Dado mi natural optimismo gallego, había ya empezado a temer lo peor. Las ojeras y la palidez vampírica que veo cuando me miro en el espejo parecían haberse acrecentado peligrosamente. Tosía también más de lo acostumbrado, y cualquier corriente de aire me hacía temblequear. Pero no eran solo físicos los síntomas. Mis sueños se habían vuelto más oscuros aún que de ordinario, y aunque no puede decirse que haya sido nunca el alma de ninguna fiesta, sentía como la nube negra de la depresión se cernía sobre mí, y debía controlarme para no hundir la cabeza bajo el plumón y quedarme así hasta que alguien me avisara de que había pasado la tormenta.
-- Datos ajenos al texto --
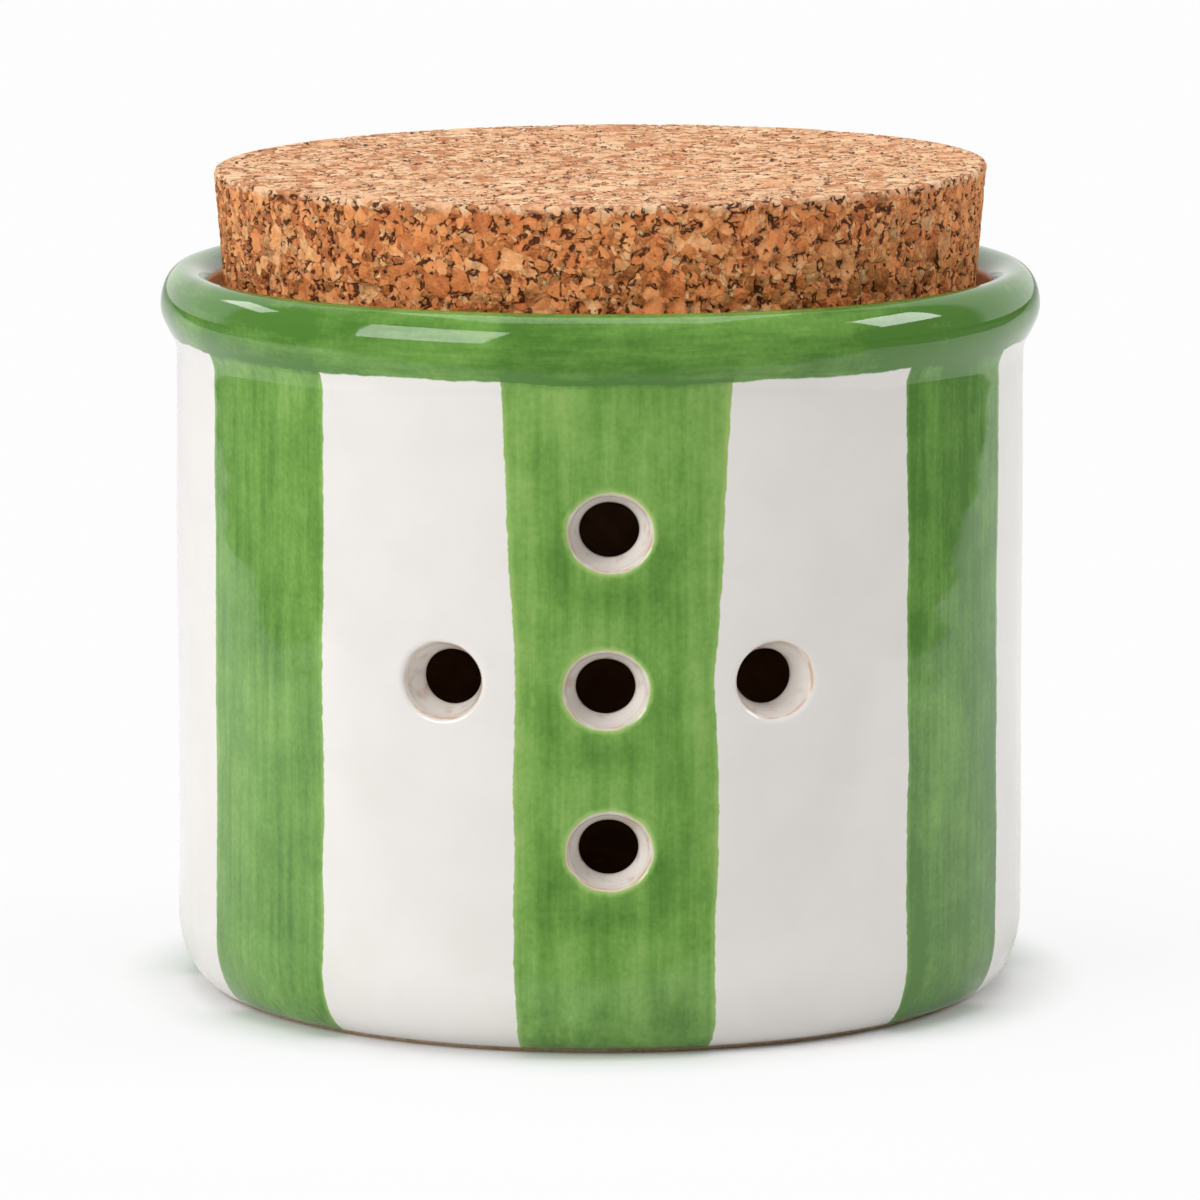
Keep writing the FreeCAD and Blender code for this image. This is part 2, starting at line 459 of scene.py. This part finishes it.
def pierce(shell, outer, inner, square):
    """Rings from the outer wall through one vent to the inner wall."""
    first_column, first_line, along, z = square
    border = square_border(first_column, first_line)
    corners = [Vector((COLUMNS[i], LINES[j])) for i, j in border]
    middle = Vector((along, z))
    cell = Vector((COLUMNS[first_column] + VENT_CELL, LINES[first_line] + VENT_CELL))
    ways = [atan2(c.y - cell.y, c.x - cell.x) for c in corners]

    def circle(r, way, depth=0.0):
        """Point round the hole on the unrolled wall, widened so that its sides don't close in."""
        wide = VENT_WIDE * WALL_R / (WALL_R - depth)
        return middle + Vector((r * wide * cos(way), r / VENT_WIDE * sin(way)))

    shares = [sway(i / 16) * 2 for i in range(1, 8)]
    last = [outer[j][i] for i, j in border]
    for share in shares:
        flat = [c.lerp(circle(VENT_SOFT_R, way), share) for c, way in zip(corners, ways)]
        off = [((p - middle).length - VENT_SOFT_R) / MM + 1.0 for p in flat]
        ring = [shell.point(on_wall(p.x, p.y, wall_radius(p.y)), away) for p, away in zip(flat, off)]
        shell.join(last, ring, Shell.GLAZED)
        last = ring
    section = vent_section()
    for r, depth, from_ring in section:
        flat = [circle(r, way, depth) for way in ways]
        ring = [shell.point(on_wall(p.x, p.y, wall_radius(p.y) - depth), from_ring) for p in flat]
        shell.join(last, ring, Shell.GLAZED if depth < WALL - 0.4 * MM else Shell.INSIDE)
        last = ring
    edge_r, _, from_ring = section[-1]
    for share in reversed(shares):
        flat = [c.lerp(circle(edge_r, way, WALL), share) for c, way in zip(corners, ways)]
        ring = [shell.point(on_wall(p.x, p.y, inner_radius(p.y)), from_ring - 1) for p in flat]
        shell.join(last, ring, Shell.INSIDE)
        last = ring
    shell.join(last, [inner[j][i] for i, j in border], Shell.INSIDE)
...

No tenía fuerzas para escribir y casi había perdido el apetito, por no hablar de otras cosas. Me había convertido en una auténtica piltrafa humana, y me volvía loco pensando a qué se podía deber, de dónde provenía ese insoportable abatimiento. Mi médica de cabecera -ahora se llaman médicos de familia- me dijo que no tuviera cuidado, que seguramente sería un virus pasajero, lo normal en estas fechas. Pero los días pasaban y ni mi aspecto ni mi humor mejoraban. Los amigos, inmejorables exponentes del pensamiento único, me aconsejaron que visitara a un sexólogo. Y mi mujer, como siempre, me decía que la culpa de todo la tenía el ordenador y la carencia de proteínas animales.
Yo sabía que el origen de mi mal solo lo encontraría si buscaba en los libros. Y leí a Schopenhauer, a Freud, a Kafka... En vano. Fue en otro libro donde casualmente descubrí cuál era mi problema. El libro era de Rosalía de Castro. Entre sus páginas leí verdades gallegas. Sí, entonces caí en la cuenta de que llevaba demasiados días sin ver mi Galicia, mi Rianxo... Así que corrí a la estación de Chamartín y cogí el Talgo a Santiago, y a medida que me iba alejando de mi ciudad de adopción, sentí como mis problemas se esfumaban. Al tiempo que el tren se iba alejando, cantaba la canción de Andrés do Barro. «Teño saudade de ti», la morriña de todo gallego que vive fuera. Y si es de Rianxo, más.